Медсестра удивлена и испугана. Она уже вторую неделю ходит делать мне внутривенные сердечные вливания и знает, что я живу одна. А тут — полная квартира людей, явно посторонних и явно недоброжелательных…
— Я… из поликлиники, — робко говорит она.
Мне жаль ее. Ну зачем ей это? Она тут при чем?
— Валя, — говорю я, — может, не будем сегодня делать укол? Пропустим?
Она ничего не понимает, она инстинктивно боится, но природное добросердечие и профессиональная добросовестность берут верх над страхом.
— Как это не будем? — энергично протестует она и начинает раздеваться. — Вон вы какая бледная… И задыхаетесь! Обязательно будем!
Вмешивается "любезный":
— Пожалуйста, пожалуйста… Мы выйдем…
В этом нет необходимости, но я не возражаю. Впрочем, они очень быстро исправляют свою оплошность. Пока Валя, пробравшись между папками, отламывает головки ампул и готовит шприц, дверь беззвучно отворяется и чуть ли не на цыпочках входит девица-отличница. Медовым голосом она говорит:
— Я постою у окна… Я отвернусь… Я не буду смотреть…
— Можете не отворачиваться, — говорю я, протягивая руку для укола.
Валя собирает свой чемоданчик, прощается и идет одеваться.

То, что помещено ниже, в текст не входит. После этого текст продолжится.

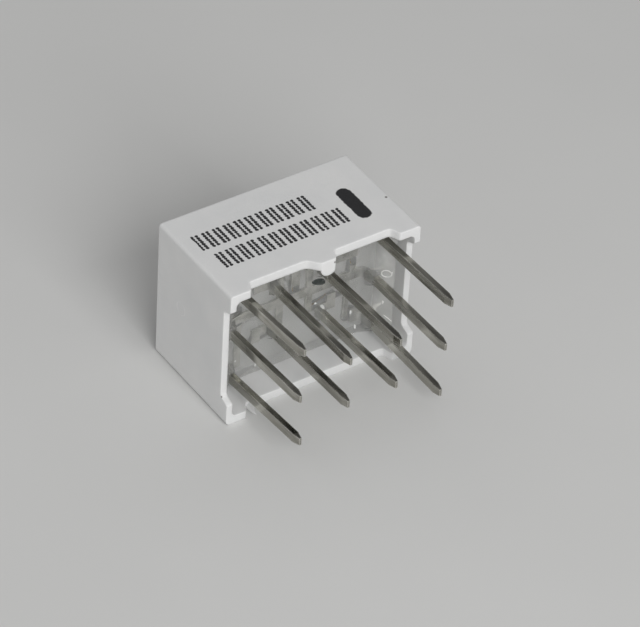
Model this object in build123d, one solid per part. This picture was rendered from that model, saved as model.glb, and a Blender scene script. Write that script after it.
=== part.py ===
from build123d import *
import os
from math import radians, tan

# Single-digit seven-segment light display for through-hole mounting.
# It is drawn face down, with its leads up: x runs along the case and up the digit, y runs across
# it to the digit's right, and z = 0 is the plane of the feet, which sit on a circuit board.
# The last step lays it on a long side wall, as a loose one comes to rest, with its leads along +Y.

# Case, in millimetres
LENGTH = 10.0
WIDTH = 7.4
DEPTH = 6.0
MARKED_CORNER_ROUND = 0.15
PLAIN_CORNER_ROUND = 0.25
FACE_EDGE_ROUND = 0.1

# Open back of the case
END_WALL = 0.3
SIDE_WALL = 0.42
WELL_FLOOR = -2.8
WELL_DRAFT = 2.0
WELL_CORNER = 0.3

# Rim, which is low between the feet, and the smooth flanks that lead up to the feet
RIM_DROP = 0.52
FLANK_LIFT = 0.04
FLANK = 0.55
LONG_FLANK = 0.95

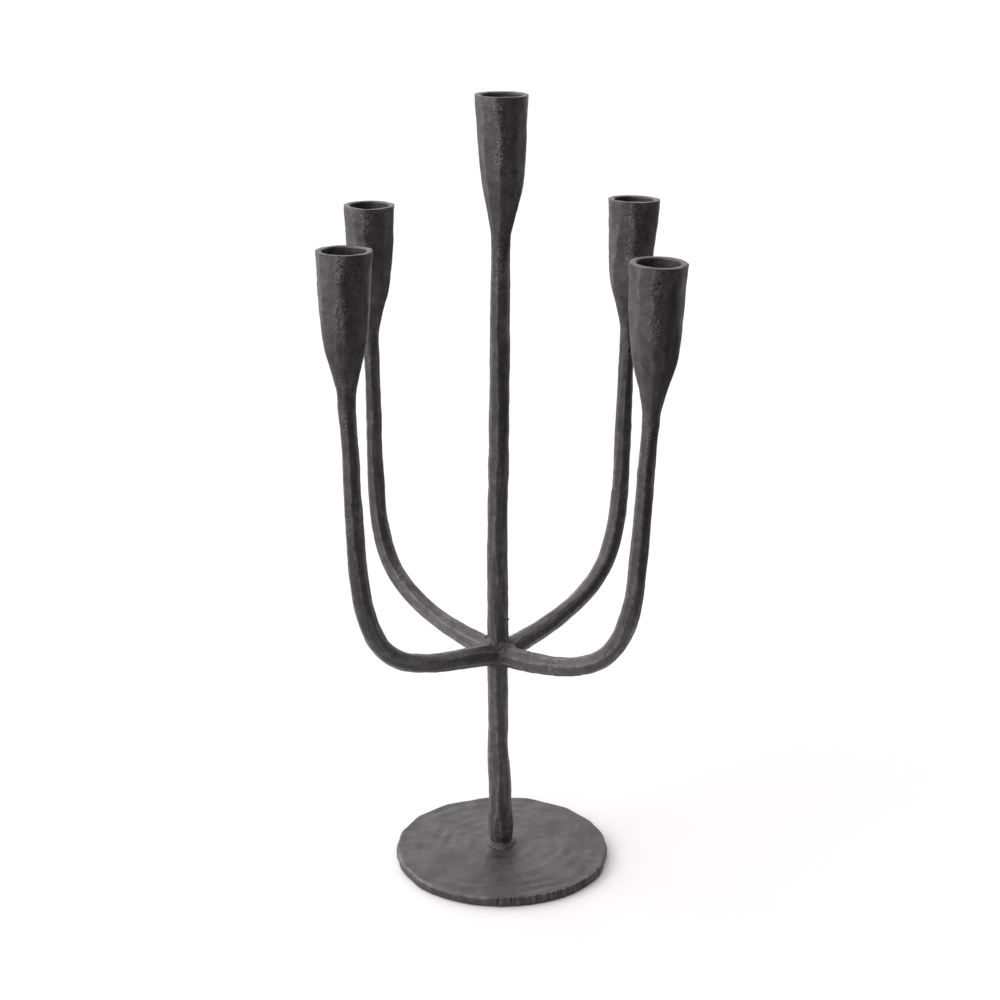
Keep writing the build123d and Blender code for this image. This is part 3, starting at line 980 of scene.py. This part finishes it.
# --- Studio ----------------------------------------------------------------------------------------
def add_light(name, place, size, power):
    """A soft square light that faces the middle of the studio."""
    data = bpy.data.lights.new(name, "AREA")
    data.shape = "SQUARE"
    data.size = size
    data.energy = power
    data.color = STUDIO_TINT
    light = bpy.data.objects.new(name, data)
    bpy.context.scene.collection.objects.link(light)
    light.location = place
    light.rotation_euler = (Vector(STUDIO_MIDDLE) - Vector(place)).to_track_quat("-Z", "Y").to_euler()


def make_floor():
    """A small round white floor; past its edge the camera sees the white world."""
    mesh = bpy.data.meshes.new("floor")
    turns = np.linspace(0, 2 * pi, FLOOR_SIDES, False)
    corners = [(FLOOR_RADIUS * cos(turn), FLOOR_RADIUS * sin(turn), 0) for turn in turns]
    mesh.from_pydata(corners, [], [list(range(FLOOR_SIDES))])
    floor = bpy.data.objects.new("floor", mesh)
    bpy.context.scene.collection.objects.link(floor)
    mesh.materials.append(floor_white())


def glow_from(tree, way, direction, spread, strength):
    """Soft light from one part of the dome: none past the spread, full at its middle."""
    facing = add_node(tree, "ShaderNodeVectorMath", {0: way, 1: unit(direction)}, operation="DOT_PRODUCT")
    return ramp(tree, facing.outputs["Value"], cos(spread), 1.0, 0.0, strength)


def make_dome():
    """A world that the camera sees as white, and that lights from above, the left and behind."""
    world = bpy.data.worlds.new("studio_white")
    world.use_nodes = True
    tree = world.node_tree
    background = tree.nodes["Background"]
    background.inputs["Color"].default_value = (*STUDIO_TINT, 1)
    way = add_node(tree, "ShaderNodeTexCoord").outputs["Generated"]
    glow = DOME_GLOW
    for direction, spread, strength in DOME_LIGHTS:
        glow = calc(tree, "ADD", glow, glow_from(tree, way, direction, spread, strength))
    seen = add_node(tree, "ShaderNodeLightPath").outputs["Is Camera Ray"]
    strength = calc(tree, "MAXIMUM", glow, calc(tree, "MULTIPLY", seen, WHITE_TO_CAMERA))
    tree.links.new(strength, background.inputs["Strength"])
    bpy.context.scene.world = world


def make_camera():
    """A long lens a little above the object, at its front."""
    data = bpy.data.cameras.new("camera")
    data.lens = CAMERA_LENS
    data.sensor_width = CAMERA_SENSOR
    camera = bpy.data.objects.new("camera", data)
    bpy.context.scene.collection.objects.link(camera)
    camera.location = CAMERA_PLACE
    camera.rotation_euler = (CAMERA_TILT, 0, 0)
    bpy.context.scene.camera = camera


# --- The scene -------------------------------------------------------------------------------------
stem = make_stem()
arms = {name: make_arm(name, seed_for("arm", k), stem[0]) for k, name in enumerate(BRANCHES)}
for k, cup_name in enumerate(["centre"] + BRANCHES):
    make_cup(cup_name, seed_for("cup", k))
    make_neck_weld(cup_name, seed_for("neck_weld", k))
make_base()
make_felt()
make_hub_weld(arms, stem)
make_foot_weld(stem)

finishes = {
    "bar_iron": blackened_iron("hammered_bar_iron", tone=1.1, relief=0.8, dullness=0.40),
    "cup_iron": blackened_iron("faceted_cup_iron", tone=1.3, relief=0.75, dullness=0.42),
    "base_iron": blackened_iron("rippled_base_iron", tone=0.78, relief=0.7, dullness=0.37),
    # The welds' tone is lower than the bars': painted shade, standing in for the darker creases where the
    # arms meet the stem.
    "weld_iron": blackened_iron("weld_metal_iron", tone=0.9, relief=1.0, dullness=0.42),
    "felt": black_felt(),
}
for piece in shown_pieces():
    piece.data.materials.clear()
    piece.data.materials.append(finishes[piece["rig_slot"]])

make_floor()
make_dome()
for light_name, (place, size, power) in SOFT_LIGHTS.items():
    add_light(light_name, place, size, power)
make_camera()
bpy.context.scene.view_settings.view_transform = "Standard"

Когда она уже готова, перед дверью вырастает "толстомордый".
— Ваши документы!
Тут медсестра не выдерживает:
— Почему я должна предъявлять вам свои документы? Кто вы такой? И что здесь происходит?
— Обыск! — значительным тоном произносит "толстомордый".
— О-обыск??!
Она поворачивается ко мне (я лежу напротив открытой двери). На лице ее — безграничное изумление, глаза становятся совсем круглыми. Конечно, она меня совсем не знает… Но уж больно не похожа эта худенькая старушка на преступницу… О-быск?!
Мне становится смешно. И опять — жаль ее.
— Не пугайтесь, Валя, я не уголовница.
"Любезный" снова делает неуловимый знак — и "толстомордый" выпускает медсестру, так и не поглядев на ее удостоверение (ограничился только тем, что узнал номер поликлиники).